If the current grades are too steep for a multi-user trail, we should fight tooth and nail to come up with solutions besides regrading. How about separate trails for mtbs and other users? How about alternate day access like Betasso and Apex? How about adding difficult obstacles that slow riders down? Whatever it takes to avoid a regrading. By the way, my gps gives me a faster top speed at Marshall Mesa, and an average speed almost double Walker Ranch, so grade is clearly not the only factor when it comes to speed.


Don't Touch Walker Ranch!

Walker Ranch is the only real 'good mountain bike trail' BOSMP has. The reason it is good is because the old roads on the west side of the loop (South Boulder Creek Trail) are fast. The steeper pitch, straighter line, wider trail and open sight lines allows riders to ride at fun speeds. If BMA ask BOSMP to approve single track they are going to mandate that the trail look like the security line at DIA with more switchbacks then anyone will be able to count. We already have plenty of single track, withoff camber fun for hardtailed single speeds and CX bikes, don’t let Walker Ranch become the next victim of trail speed control.
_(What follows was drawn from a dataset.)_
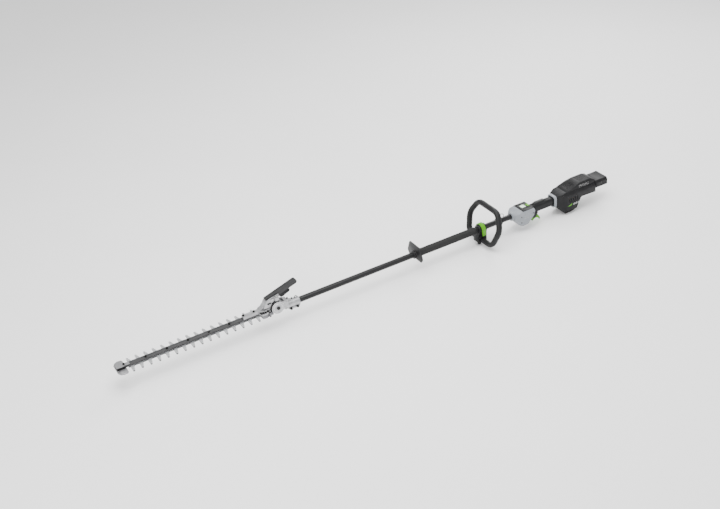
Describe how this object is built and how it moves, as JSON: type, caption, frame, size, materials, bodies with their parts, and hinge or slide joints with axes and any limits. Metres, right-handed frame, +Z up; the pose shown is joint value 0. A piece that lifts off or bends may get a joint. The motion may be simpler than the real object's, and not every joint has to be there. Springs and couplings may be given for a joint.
{
  "type": "pole hedge trimmer",
  "caption": "Battery pole hedge trimmer: long shaft, tilting double-action cutter bar, loop handle, foam grip and a rear motor housing with battery dock.",
  "frame": {"origin": "bottom centre of the bounding box, on the floor under the middle of the tool", "axes": "+X along the shaft towards the blade tip, +Y to the user's left, +Z up"},
  "size_m": [2.355, 0.2354, 0.1843],
  "materials": {
    "guard_steel": "satin",
    "blade_steel": "ground",
    "bar_steel": "satin",
    "black_plastic": "fine grain",
    "dark_plastic": "fine grain",
    "grey_plastic": "fine grain",
    "lever_plastic": "fine grain",
    "green_plastic": "semi gloss",
    "display": "clear",
    "cast_alu": "cast",
    "cast_alu_dark": "cast",
    "tube_black": "satin",
    "foam": "closed-cell foam",
    "rubber": "matte",
    "black_steel": "blackened",
    "zinc_steel": "zinc plated",
    "gear_steel": "machined",
    "bronze": "sintered",
    "copper": "enamelled windings",
    "board": "solder mask",
    "switch_red": "moulded"
  },
  "bodies": {
    "pole": {"pivot_bolt": "black_steel", "index_plate": "bar_steel", "pivot_cap": "cast_alu", "neck_yoke": "cast_alu", "neck_cover": "cast_alu", "neck_bolts": "black_steel", "shaft_tube": "tube_black", "drive_bushes": "bronze", "hand_stop": "black_plastic", "foam_grip": "foam", "harness_clamp": "black_plastic", "control_left": "grey_plastic", "control_right": "grey_plastic", "control_panel": "dark_plastic", "display_lens": "display", "control_board": "board", "handle_left": "dark_plastic", "handle_right": "dark_plastic", "handle_screws": "zinc_steel", "trigger_switch": "switch_red", "motor_left": "dark_plastic", "motor_right": "dark_plastic", "motor_hood": "dark_plastic", "front_collar": "grey_plastic", "housing_screws": "zinc_steel", "stator": "copper", "motor_bearings": "gear_steel", "foot_pad": "rubber", "battery_dock": "black_plastic", "dock_terminals": "bronze"},
    "drive_line": {"drive_shaft": "gear_steel", "rotor": "gear_steel"},
    "transfer": {"transfer_shaft": "gear_steel"},
    "idler": {"idler_bevel": "gear_steel"},
    "head": {"tip_guard": "guard_steel", "tip_block": "black_plastic", "blade_bar": "bar_steel", "bar_bolts": "black_steel", "bar_nuts": "zinc_steel", "gearbox_upper": "cast_alu", "gearbox_lower": "cast_alu_dark", "gearbox_bolts": "black_steel", "head_bearings": "gear_steel", "lever_bracket": "cast_alu", "lever_handle": "lever_plastic"},
    "output": {"output_shaft": "gear_steel"},
    "crank": {"crank_gear": "gear_steel"},
    "upper_blade": {"blade_upper": "blade_steel"},
    "lower_blade": {"blade_lower": "blade_steel"},
    "lock_trigger": {"lock_trigger": "black_plastic"},
    "lock_pin": {"lock_pin": "zinc_steel"},
    "loop": {"loop_handle": "black_plastic", "loop_clamp": "black_plastic", "clamp_knobs": "black_steel"},
    "cam": {"cam_lever": "green_plastic"},
    "strap_ring": {"harness_ring": "zinc_steel"},
    "throttle": {"trigger": "green_plastic"},
    "lock_off": {"lock_off_lever": "grey_plastic"},
    "power_button": {"power_button": "green_plastic"},
    "eject_button": {"eject_button": "lever_plastic"}
  },
  "joints": [
    {"name": "drive_spin", "type": "hinge", "parent": "pole", "child": "drive_line", "pos_m": [-0.9725, 0, 0.076], "axis": [1, 0, 0], "continuous": true},
    {"name": "transfer_spin", "type": "hinge", "parent": "pole", "child": "transfer", "pos_m": [0.4595, 0, 0.094], "axis": [1, 0, 0], "continuous": true},
    {"name": "idler_spin", "type": "hinge", "parent": "pole", "child": "idler", "pos_m": [0.5015, -0.006, 0.094], "axis": [0, 1, 0], "continuous": true},
    {"name": "head_tilt", "type": "hinge", "parent": "pole", "child": "head", "pos_m": [0.5015, 0, 0.094], "axis": [0, 1, 0], "range_deg": [-20, 100]},
    {"name": "output_spin", "type": "hinge", "parent": "head", "child": "output", "pos_m": [0.5275, 0, 0.094], "axis": [1, 0, 0], "continuous": true},
    {"name": "crank_spin", "type": "hinge", "parent": "head", "child": "crank", "pos_m": [0.5595, 0, 0.081], "axis": [0, 0, 1], "continuous": true},
    {"name": "upper_blade_slide", "type": "slide", "parent": "head", "child": "upper_blade", "axis": [1, 0, 0], "range_m": [-0.00875, 0.00875]},
    {"name": "lower_blade_slide", "type": "slide", "parent": "head", "child": "lower_blade", "axis": [1, 0, 0], "range_m": [-0.00875, 0.00875]},
    {"name": "lock_trigger_squeeze", "type": "hinge", "parent": "head", "child": "lock_trigger", "pos_m": [0.4805, 0, 0.139], "axis": [0, 1, 0], "range_deg": [0, 8], "stiffness_Nm_per_rad": 1, "springref_deg": -17.19},
    {"name": "lock_pin_lift", "type": "slide", "parent": "head", "child": "lock_pin", "axis": [0, 0, 1], "range_m": [0, 0.006]},
    {"name": "loop_slide", "type": "slide", "parent": "pole", "child": "loop", "axis": [1, 0, 0], "range_m": [-0.05, 0]},
    {"name": "clamp_lever_swing", "type": "hinge", "parent": "loop", "child": "cam", "pos_m": [-0.5015, -0.0245, 0.071], "axis": [1, 0, 0], "range_deg": [0, 100]},
    {"name": "strap_ring_swing", "type": "hinge", "parent": "pole", "child": "strap_ring", "pos_m": [-0.5975, 0, 0.0969], "axis": [0, 1, 0], "range_deg": [0, 150]},
    {"name": "trigger_squeeze", "type": "hinge", "parent": "pole", "child": "throttle", "pos_m": [-0.7845, 0, 0.04], "axis": [0, 1, 0], "range_deg": [0, 12], "stiffness_Nm_per_rad": 1, "springref_deg": -17.19},
    {"name": "lock_off_press", "type": "hinge", "parent": "pole", "child": "lock_off", "pos_m": [-0.7885, 0, 0.0938], "axis": [0, -1, 0], "range_deg": [0, 4], "stiffness_Nm_per_rad": 1.5, "springref_deg": -11.46},
    {"name": "power_button_press", "type": "slide", "parent": "pole", "child": "power_button", "axis": [0, 0, -1], "range_m": [0, 0.0012], "stiffness_N_per_m": 400, "springref_m": -0.001},
    {"name": "eject_button_press", "type": "slide", "parent": "pole", "child": "eject_button", "axis": [0, -1, 0], "range_m": [0, 0.003], "stiffness_N_per_m": 400, "springref_m": -0.001}
  ],
  "couplings": [
    {"joint": "transfer_spin", "follows": "drive_spin", "ratio": -1},
    {"joint": "idler_spin", "follows": "drive_spin", "ratio": 0.66667},
    {"joint": "output_spin", "follows": "drive_spin", "ratio": 1},
    {"joint": "crank_spin", "follows": "drive_spin", "ratio": -0.33333},
    {"joint": "lower_blade_slide", "follows": "upper_blade_slide", "ratio": -1},
    {"joint": "lock_pin_lift", "follows": "lock_trigger_squeeze", "m_per_rad": 0.0425}
  ]
}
No more groomed bunny trails please

I completely agree with rhamilton.  Whatever guidelines are being used to restrict the flexibility of trail building need to be completely changed before any future trailwork is done.  New trails constructed in the last 15 years all have the same feel and are very easy to become bored with.  They cater to beginners and/or the least common denimator.  It's like a ski resort that only builds flat green bunny trails all over the entire mountain.  Unless you plan to fundamentally change how trails are designed and built, please DO NOT touch Walker Ranch.  We do not need more lame trails.

While it would be nice to

While it would be nice to have a connector trail to the plains, or a diagonal trail across the middle, i'd be more than willing to settle for a simple "no sanitizing" rule. the trail is generally in good shape, and doesn't need to be imbafied to death like that god awful new trail at the top of Bitterbrush. I am hoping to make it to the meeting.